Your objective
Locate every line below that contains the word "joints" and copy it.

[START]

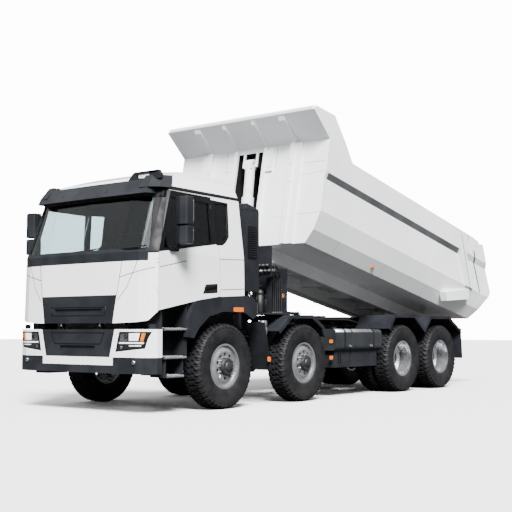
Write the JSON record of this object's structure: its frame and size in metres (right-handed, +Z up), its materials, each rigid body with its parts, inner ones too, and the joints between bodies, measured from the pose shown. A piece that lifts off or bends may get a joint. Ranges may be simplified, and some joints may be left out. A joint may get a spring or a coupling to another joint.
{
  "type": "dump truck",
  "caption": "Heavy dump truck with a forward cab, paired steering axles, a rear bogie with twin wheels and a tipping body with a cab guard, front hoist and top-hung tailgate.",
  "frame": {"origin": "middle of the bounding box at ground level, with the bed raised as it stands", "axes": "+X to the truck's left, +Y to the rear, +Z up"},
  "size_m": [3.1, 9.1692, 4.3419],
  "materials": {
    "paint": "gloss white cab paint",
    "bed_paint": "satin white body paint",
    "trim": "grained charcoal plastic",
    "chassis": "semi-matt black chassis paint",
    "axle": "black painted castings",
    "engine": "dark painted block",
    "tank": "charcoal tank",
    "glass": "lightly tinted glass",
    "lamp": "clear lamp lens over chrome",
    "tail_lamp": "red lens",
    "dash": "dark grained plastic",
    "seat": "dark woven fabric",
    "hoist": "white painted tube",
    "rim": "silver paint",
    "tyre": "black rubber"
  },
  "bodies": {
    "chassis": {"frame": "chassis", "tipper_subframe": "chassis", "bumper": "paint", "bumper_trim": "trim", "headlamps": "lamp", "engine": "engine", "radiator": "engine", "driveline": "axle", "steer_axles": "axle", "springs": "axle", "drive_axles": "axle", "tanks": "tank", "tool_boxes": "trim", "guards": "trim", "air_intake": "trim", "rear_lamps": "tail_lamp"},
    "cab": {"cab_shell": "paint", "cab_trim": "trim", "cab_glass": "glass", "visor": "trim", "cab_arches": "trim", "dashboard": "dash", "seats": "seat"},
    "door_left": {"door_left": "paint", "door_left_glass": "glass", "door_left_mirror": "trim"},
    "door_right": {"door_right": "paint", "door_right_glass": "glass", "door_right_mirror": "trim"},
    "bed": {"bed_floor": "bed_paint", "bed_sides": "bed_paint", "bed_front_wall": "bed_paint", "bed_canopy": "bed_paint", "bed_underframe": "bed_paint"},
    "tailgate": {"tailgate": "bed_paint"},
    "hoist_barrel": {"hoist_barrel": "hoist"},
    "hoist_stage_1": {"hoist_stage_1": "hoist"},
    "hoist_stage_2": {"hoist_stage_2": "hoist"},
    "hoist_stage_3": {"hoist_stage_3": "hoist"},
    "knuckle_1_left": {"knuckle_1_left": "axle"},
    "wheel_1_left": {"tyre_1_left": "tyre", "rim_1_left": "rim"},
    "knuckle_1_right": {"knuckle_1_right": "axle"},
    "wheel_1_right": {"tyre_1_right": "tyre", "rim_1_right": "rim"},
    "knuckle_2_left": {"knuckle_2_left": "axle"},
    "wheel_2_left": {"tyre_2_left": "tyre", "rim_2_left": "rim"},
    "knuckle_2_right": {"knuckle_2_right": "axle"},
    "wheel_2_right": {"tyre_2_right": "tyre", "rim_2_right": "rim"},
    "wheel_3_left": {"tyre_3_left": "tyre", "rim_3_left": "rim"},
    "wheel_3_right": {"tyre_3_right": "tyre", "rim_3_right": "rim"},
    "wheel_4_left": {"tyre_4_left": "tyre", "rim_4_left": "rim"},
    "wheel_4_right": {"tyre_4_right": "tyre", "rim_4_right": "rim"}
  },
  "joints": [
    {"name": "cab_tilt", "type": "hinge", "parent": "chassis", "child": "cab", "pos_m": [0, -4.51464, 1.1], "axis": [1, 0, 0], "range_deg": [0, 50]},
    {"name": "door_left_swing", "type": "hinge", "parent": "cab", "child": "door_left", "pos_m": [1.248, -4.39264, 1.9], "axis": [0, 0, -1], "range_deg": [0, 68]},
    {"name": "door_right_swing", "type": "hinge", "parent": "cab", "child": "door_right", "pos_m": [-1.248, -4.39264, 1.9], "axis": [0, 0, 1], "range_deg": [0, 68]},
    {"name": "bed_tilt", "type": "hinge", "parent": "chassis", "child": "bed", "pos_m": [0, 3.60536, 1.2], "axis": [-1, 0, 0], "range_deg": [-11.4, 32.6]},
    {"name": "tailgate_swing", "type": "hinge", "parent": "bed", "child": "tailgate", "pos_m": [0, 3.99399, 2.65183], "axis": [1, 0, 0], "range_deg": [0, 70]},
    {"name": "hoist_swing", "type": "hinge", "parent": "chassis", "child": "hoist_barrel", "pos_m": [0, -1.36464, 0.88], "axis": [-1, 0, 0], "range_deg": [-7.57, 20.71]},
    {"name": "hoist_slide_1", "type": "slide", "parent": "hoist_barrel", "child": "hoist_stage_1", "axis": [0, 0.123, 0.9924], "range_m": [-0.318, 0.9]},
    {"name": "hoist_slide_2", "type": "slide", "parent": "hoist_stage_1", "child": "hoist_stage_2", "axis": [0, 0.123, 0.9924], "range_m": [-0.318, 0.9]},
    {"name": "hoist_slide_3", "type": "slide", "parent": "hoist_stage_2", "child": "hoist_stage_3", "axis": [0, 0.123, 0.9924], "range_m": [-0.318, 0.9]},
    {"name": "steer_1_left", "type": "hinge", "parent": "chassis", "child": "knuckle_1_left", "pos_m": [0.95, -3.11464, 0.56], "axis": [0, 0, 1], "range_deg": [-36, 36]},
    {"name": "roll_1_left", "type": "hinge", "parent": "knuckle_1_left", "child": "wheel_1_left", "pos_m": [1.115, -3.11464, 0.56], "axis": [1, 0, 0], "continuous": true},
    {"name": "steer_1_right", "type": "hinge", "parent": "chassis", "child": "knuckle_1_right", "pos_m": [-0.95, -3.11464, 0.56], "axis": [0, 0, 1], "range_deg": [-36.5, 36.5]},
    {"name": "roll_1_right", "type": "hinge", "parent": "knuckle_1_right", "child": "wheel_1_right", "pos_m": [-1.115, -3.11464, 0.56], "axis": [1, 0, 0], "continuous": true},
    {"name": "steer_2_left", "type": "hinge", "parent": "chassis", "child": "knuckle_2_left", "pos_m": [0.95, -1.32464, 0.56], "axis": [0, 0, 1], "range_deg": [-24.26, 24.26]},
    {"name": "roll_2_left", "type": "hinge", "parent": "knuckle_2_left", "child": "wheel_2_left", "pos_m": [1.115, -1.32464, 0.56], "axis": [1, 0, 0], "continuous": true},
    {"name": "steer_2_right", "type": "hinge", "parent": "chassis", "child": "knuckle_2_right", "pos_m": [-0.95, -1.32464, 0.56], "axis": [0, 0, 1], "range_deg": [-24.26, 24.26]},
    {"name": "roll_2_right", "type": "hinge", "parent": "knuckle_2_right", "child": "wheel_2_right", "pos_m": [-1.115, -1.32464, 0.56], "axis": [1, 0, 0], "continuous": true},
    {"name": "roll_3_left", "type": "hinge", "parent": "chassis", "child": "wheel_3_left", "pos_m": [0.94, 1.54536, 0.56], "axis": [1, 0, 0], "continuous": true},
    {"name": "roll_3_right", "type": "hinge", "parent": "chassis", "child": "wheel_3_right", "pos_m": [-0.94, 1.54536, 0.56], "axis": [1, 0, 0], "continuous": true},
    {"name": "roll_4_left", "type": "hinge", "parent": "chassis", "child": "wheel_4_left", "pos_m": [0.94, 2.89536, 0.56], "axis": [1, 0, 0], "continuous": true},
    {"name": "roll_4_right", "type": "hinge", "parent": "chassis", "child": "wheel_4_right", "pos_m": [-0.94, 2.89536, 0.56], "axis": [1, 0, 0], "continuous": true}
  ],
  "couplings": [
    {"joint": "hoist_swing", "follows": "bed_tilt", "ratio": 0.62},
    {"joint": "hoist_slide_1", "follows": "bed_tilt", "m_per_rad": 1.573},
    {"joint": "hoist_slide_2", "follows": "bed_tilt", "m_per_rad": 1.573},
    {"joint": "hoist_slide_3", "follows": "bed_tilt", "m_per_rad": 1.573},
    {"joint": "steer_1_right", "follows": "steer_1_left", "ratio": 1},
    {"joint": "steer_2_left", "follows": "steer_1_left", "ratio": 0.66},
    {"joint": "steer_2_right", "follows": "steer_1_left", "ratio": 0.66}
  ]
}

[END]

Right answer
Write the JSON record of this object's structure: its frame and size in metres (right-handed, +Z up), its materials, each rigid body with its parts, inner ones too, and the joints between bodies, measured from the pose shown. A piece that lifts off or bends may get a joint. Ranges may be simplified, and some joints may be left out. A joint may get a spring or a coupling to another joint.
  "joints": [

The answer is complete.